GG – I must say, we had a lot of fun. We got a small grant from our University to visit Milan (CSL), and we also managed to go to Bologna (Circolo Berneri) and to Castelbolognese and Forlì. We wanted to publish the book with a good anarchist publisher, so we approached AK Press, but after an initial positive response and months of waiting, they declined. We then approached academic publishers and we signed a contract with Edinburgh University Press. We are painfully aware of the crazy cost of the hardcover edition of the book, but we are happy to say that EUP has committed to a paperback edition in 2023.
On the left, the spartan title page of the original typescript, with the Vitruvian man in an anarchist version. The image, conceived by Ferro Piludu, a long-time CSL collaborator in numerous graphics and communication projects, was the first logo of our study center. On the right, the cover graphics of the English edition, taken from a poster made for May 1, 1977 again by Ferro Piludu.
CSL – In your opinion, are the published essays pure expressions of those years or do they have something to say about the present?
HK – Both.
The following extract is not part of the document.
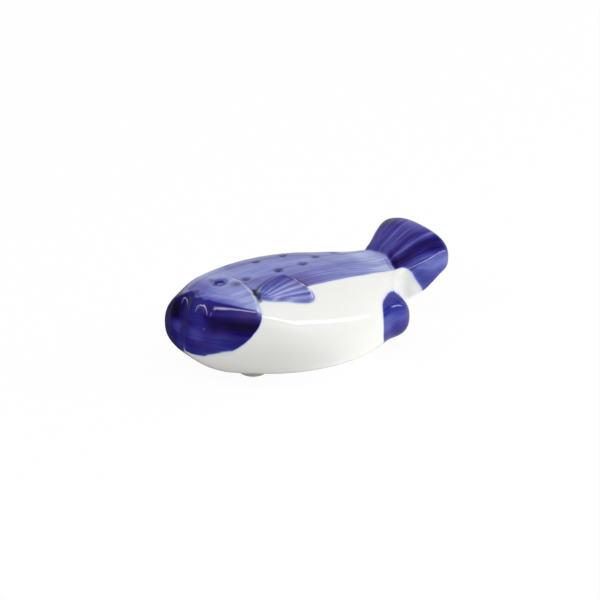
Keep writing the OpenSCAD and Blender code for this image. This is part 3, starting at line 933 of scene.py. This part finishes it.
glaze = {
    "stops": [(0.0, linear(240, 241, 236)), (0.12, linear(196, 212, 240)), (0.3, linear(140, 148, 208)),
              (0.5, linear(84, 90, 174)), (0.68, linear(42, 42, 138)), (0.84, linear(27, 12, 102)),
              (1.0, linear(13, 7, 34))],
    # Dark grey for pooled glaze and painted shade in the hollows
    "foot": linear(228, 224, 214), "pool": linear(52, 48, 56),
    "violet": linear(140, 120, 190), "darkViolet": linear(40, 14, 84),
    "roughness": 0.05, "footRoughness": 0.6, "ior": 1.5,
    # The blue's edge: wobble and softness, faint blue outside it and thin blue inside
    "wobble": 0.3, "wobbleScale": 420, "edge": (-0.2, 0.2),
    "haloEdge": (-0.7, 0.1), "halo": 0.07, "innerEdge": (0.0, 0.6), "inner": -0.08,
    # Strokes: scales along and across, then layer, detail and roughness of the noise, then strength
    "strokeScales": (0.055, 1.0), "strokeNoise": (0.0, 3, 0.6), "stroke": 0.4,
    "fineScales": (0.1, 3.0), "fineNoise": (3.0, 2, 0.55), "fine": 0.2,
    "tintScales": (0.09, 0.5), "tintNoise": (7.0, 2, 0.5), "tint": 1.3, "tintFrom": 0.45, "violetShare": 0.55,
    # Blotches, single brush lines, and how much the painted highlights pale the blue
    "blotch": 0.2, "blotchScale": 190, "linesAcross": 6.5, "linesWaver": 5.0, "lines": 0.045, "rim": 0.36,
}


def porcelainGlaze():
    shader = Shader(bpy.data.materials.new("porcelainGlaze"))
    at = shader.objectPlace()
    along, across = shader.attribute("strokeAlong"), shader.attribute("strokeAcross")

    def brush(name):
        scaleAlong, scaleAcross = glaze[name + "Scales"]
        return shader.brush(along * scaleAlong, across * scaleAcross, *glaze[name + "Noise"])

    stroke, fine = brush("stroke"), brush("fine")
    edge = shader.attribute("paintEdge") + (shader.noise(at, glaze["wobbleScale"]) - 0.5) * glaze["wobble"]
    cover = shader.smooth(edge, *glaze["edge"])
    halo = shader.smooth(edge, *glaze["haloEdge"], (0.0, glaze["halo"]))
    inner = shader.smooth(edge, *glaze["innerEdge"], (glaze["inner"], 0.0))
    wave = (across * glaze["linesAcross"] + stroke * glaze["linesWaver"]).maths("SINE")
    streaks = ((stroke - 0.5) * glaze["stroke"] + (fine - 0.5) * glaze["fine"]) * shader.attribute("streaks")
    blotch = (shader.noise(at, glaze["blotchScale"]) - 0.5) * glaze["blotch"]
    depth = shader.attribute("tone") + wave * shader.attribute("lines") * glaze["lines"] + streaks + blotch
    # Painted highlights pale the blue along raised edges
    density = halo + cover * (depth + inner - halo - shader.attribute("rim") * glaze["rim"])
    colour = shader.node("ShaderNodeValToRGB", {"stops": glaze["stops"]}, {"Fac": density})
    tint = (brush("tint") - glaze["tintFrom"]) * glaze["tint"]
    tint = (tint + shader.attribute("violet") * glaze["violetShare"]) * cover
    colour = shader.mix(tint, colour, shader.mix(density, (*glaze["violet"], 1), (*glaze["darkViolet"], 1)))
    # Painted shade and pooled glaze darken the hollows
    colour = shader.mix(shader.attribute("pool"), colour, (*glaze["pool"], 1))
    foot = shader.attribute("foot")
    colour = shader.mix(foot, colour, (*glaze["foot"], 1))
    roughness = foot * glaze["footRoughness"] + glaze["roughness"]
    shader.output(shader.node("ShaderNodeBsdfPrincipled", {}, {
        "Base Color": colour, "Roughness": roughness, "IOR": glaze["ior"]}))
    return shader.owner


porcelain.data.materials.append(porcelainGlaze())

# Clear polyurethane of the pads and their adhesive, a little cloudy
clear = {
    "foot_pad": {"colour": linear(232, 229, 214), "roughness": (0.12, 0.3), "clearness": 0.4},
    "pad_adhesive": {"colour": linear(196, 190, 170), "roughness": (0.4, 0.6), "clearness": 0.5},
}
cloud = {"scale": 900, "detail": 3, "edge": (0.3, 0.7), "shade": 0.8, "ior": 1.48}


def clearMaterial(name, settings):
    shader = Shader(bpy.data.materials.new(name))
    cloudy = shader.noise(shader.objectPlace(), cloud["scale"], cloud["detail"])
    dim = [c * cloud["shade"] for c in settings["colour"]]
    colour = shader.mix(cloudy, (*dim, 1), (*settings["colour"], 1))
    shader.output(shader.node("ShaderNodeBsdfPrincipled", {}, {
        "Base Color": colour, "Roughness": shader.smooth(cloudy, *cloud["edge"], settings["roughness"]),
        "IOR": cloud["ior"], "Transmission Weight": settings["clearness"]}))
    return shader.owner


for ending, settings in clear.items():
    material = clearMaterial("clear_" + ending, settings)
    for name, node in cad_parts.items():
        if name.endswith(ending):
            node.data.materials.clear()
            node.data.materials.append(material)

print("stage: camera and lights")

camera = {"azimuth": -35, "elevation": 26, "distance": 420.0, "lens": 123.9, "sensor": 36, "clip": (0.01, 100),
          "aim": (0.0, 1.4, 9.0), "shiftRight": -1.69, "shiftUp": -0.875}


def direction(azimuth, elevation):
    a, e = math.radians(azimuth), math.radians(elevation)
    return Vector((math.sin(a) * math.cos(e), -math.cos(a) * math.cos(e), math.sin(e)))


def makeCamera():
    back = direction(camera["azimuth"], camera["elevation"])
    right = direction(camera["azimuth"] + 90, 0)
    up = back.cross(right)
    aim = Vector(camera["aim"]) + right * camera["shiftRight"] + up * camera["shiftUp"]
    data = bpy.data.cameras.new("camera")
    data.lens = camera["lens"]
    data.sensor_width = camera["sensor"]
    data.clip_start, data.clip_end = camera["clip"]
    obj = bpy.data.objects.new("camera", data)
    obj.location = (aim + back * camera["distance"]) * mm
    obj.rotation_mode = "QUATERNION"
    obj.rotation_quaternion = (-back).to_track_quat("-Z", "Y")
    bpy.context.scene.collection.objects.link(obj)
    bpy.context.scene.camera = obj


makeCamera()

# Lights and cards are measured in metres; a mirrored light also shows in reflections
studio = {
    "ambient": 0.56, "mirrored": 0.07, "floorSize": 3.0, "floorGlow": 0.95, "bounceGlow": 0.6,
    "paper": (0.92, 0.92, 0.92, 1),
    # Two places along x in millimetres, and the floor's strength at each
    "floorMirrored": (-14.0, 6.0, 0.04, 0.5), "floorBounce": (-26.0, 0.0, 0.5, 1.8),
    "lights": {
        "strip": {"azimuth": 27, "elevation": 75, "distance": 0.88, "turn": -12, "size": (3.0, 0.12),
                  "power": 7.0, "mirrored": False},
        "faintStrip": {"azimuth": -2, "elevation": 58, "distance": 0.9, "turn": -4, "size": (0.9, 0.04),
                       "power": 0.45, "mirrored": True},
        "fill": {"azimuth": 68, "elevation": 8, "distance": 0.9, "size": (0.6, 0.6),
                 "power": 1.9, "mirrored": False},
    },
    "cards": {
        "backSoftbox": {"azimuth": 129, "elevation": 18, "distance": 0.9, "size": (1.85, 0.9), "glow": 0.58},
        "stripGlow": {"azimuth": 27, "elevation": 75, "distance": 0.87, "turn": -12, "size": (3.2, 0.22),
                      "glow": 9.0},
    },
    "cardEdges": {"X": (0.2, 0.5), "Y": (0.0, 0.5)},
}


# Faces the middle of the scene, or lies level and turned where the settings have a turn
def facing(obj, settings):
    back = direction(settings["azimuth"], settings["elevation"])
    obj.location = back * settings["distance"]
    if "turn" in settings:
        obj.rotation_euler = (0, 0, math.radians(settings["turn"]))
    else:
        obj.rotation_mode = "QUATERNION"
        obj.rotation_quaternion = (-back).to_track_quat("-Z", "Y")


def makeLights():
    for name, settings in studio["lights"].items():
        data = bpy.data.lights.new(name, "AREA")
        data.shape = "RECTANGLE"
        data.size, data.size_y = settings["size"]
        data.energy = settings["power"]
        obj = bpy.data.objects.new(name, data)
        bpy.context.scene.collection.objects.link(obj)
        facing(obj, settings)
        obj.visible_glossy = settings["mirrored"]


# White to the eye and through the clear pads, dimmer as a light and in reflections
def makeWorld():
    world = bpy.data.worlds.new("studio")
    bpy.context.scene.world = world
    shader = Shader(world)
    seen = shader.ray("Camera").most(shader.ray("Transmission"))
    strength = seen * (1 - studio["ambient"]) + studio["ambient"]
    strength = strength - shader.ray("Glossy") * (studio["ambient"] - studio["mirrored"])
    surface = shader.node("ShaderNodeBackground", {}, {"Color": (1, 1, 1, 1), "Strength": strength})
    shader.output(surface, "ShaderNodeOutputWorld")


# Nearly white to the eye, dim at the snout and brighter behind in reflections and as a light
def makeFloor():
    bm = bmesh.new()
    bmesh.ops.create_grid(bm, x_segments=1, y_segments=1, size=studio["floorSize"] / 2)
    floor = newMesh("floor", bm)
    shader = Shader(bpy.data.materials.new("floorPaper"))
    x = shader.objectAxis("X")

    def alongFloor(low, high, start, end):
        return shader.smooth(x, low * mm, high * mm, (start, end))

    seen = shader.ray("Camera").most(shader.ray("Transmission"))
    mirrored = shader.ray("Glossy")
    bounced = 1 - seen - mirrored
    strength = seen + mirrored * alongFloor(*studio["floorMirrored"])
    strength = strength + bounced * alongFloor(*studio["floorBounce"])
    share = seen * studio["floorGlow"] + mirrored + bounced * studio["bounceGlow"]
    lit = shader.node("ShaderNodeBsdfDiffuse", {}, {"Color": studio["paper"]})
    shader.output(shader.mixShader(share, lit, shader.glow(strength)))
    floor.data.materials.append(shader.owner)


# Cards that only reflections see, with soft edges
def makeCards():
    for name, settings in studio["cards"].items():
        bm = bmesh.new()
        bmesh.ops.create_grid(bm, x_segments=1, y_segments=1, size=0.5)
        card = newMesh(name, bm)
        facing(card, settings)
        card.scale = (*settings["size"], 1)
        shader = Shader(bpy.data.materials.new(name))
        fadeX, fadeY = [shader.smooth(shader.objectAxis(axis).maths("ABSOLUTE"), *edge)
                        for axis, edge in studio["cardEdges"].items()]
        through = shader.node("ShaderNodeBsdfTransparent")
        shader.output(shader.mixShader(fadeX.most(fadeY), shader.glow(settings["glow"]), through))
        card.data.materials.append(shader.owner)
        card.visible_camera = card.visible_diffuse = card.visible_shadow = card.visible_transmission = False


makeWorld()
makeLights()
makeFloor()
makeCards()
bpy.context.scene.view_settings.view_transform = "Standard"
We were – and are – convinced that the material is of historical value (as expressions, whether pure or not, of those years). In this sense, the manuscript is a “missing piece” of the history of anarchism at a moment of profound change. This was after 1968. After the long (and violent) 1970s. After the depletion of the “classical” anarchist movement and the stale, brutal, delegitimisation of state “communism”. After the petering out of those Italian experiments in “autonomous” communism. The forces of neoliberalism (individualism, the subsumption of freedom to consumerism, market-fetishism, state authoritarianism, and so on) were already on the rise; the unravelling of so many theoretical certainties (what we would now call “poststructuralism”) was underway. This is sometimes considered a fallow period for anarchism, but it is fascinating to see how anarchists tried to make sense of these seismic shifts. The texts contain a fidelity to The Tradition mixed with a restless teasing at its edges, and above all, a reckoning with the scary fact that nothing we had already done was quite enough. So, yes, these texts are of value to historians of anarchism, as expressions of that time.
But this is, of course, only a “missing” piece in English, not Italian. Publishing the texts takes on an additional role, then, helping to overcome some of the language barriers that anarchism – as an avowedly internationalists movement – has often grappled with in such inspiring ways.
And finally, the material is interesting because it is interesting. The questions it tries to answer: how do anarchists theorise the existence of state power? What distinguishes domination and authority? How is patriarchy related to domination more broadly? What do we do with the idea of utopia? Ultimately, what do we do with anarchism to keep it relevant, politically and intellectually? These are not questions we have fully answered, even now. Until we do, these texts will have something to say about the present, a present characterised by new waves of authoritarianism, misogyny, and state-fetishism, where the utopian impulse becomes harder and harder to find.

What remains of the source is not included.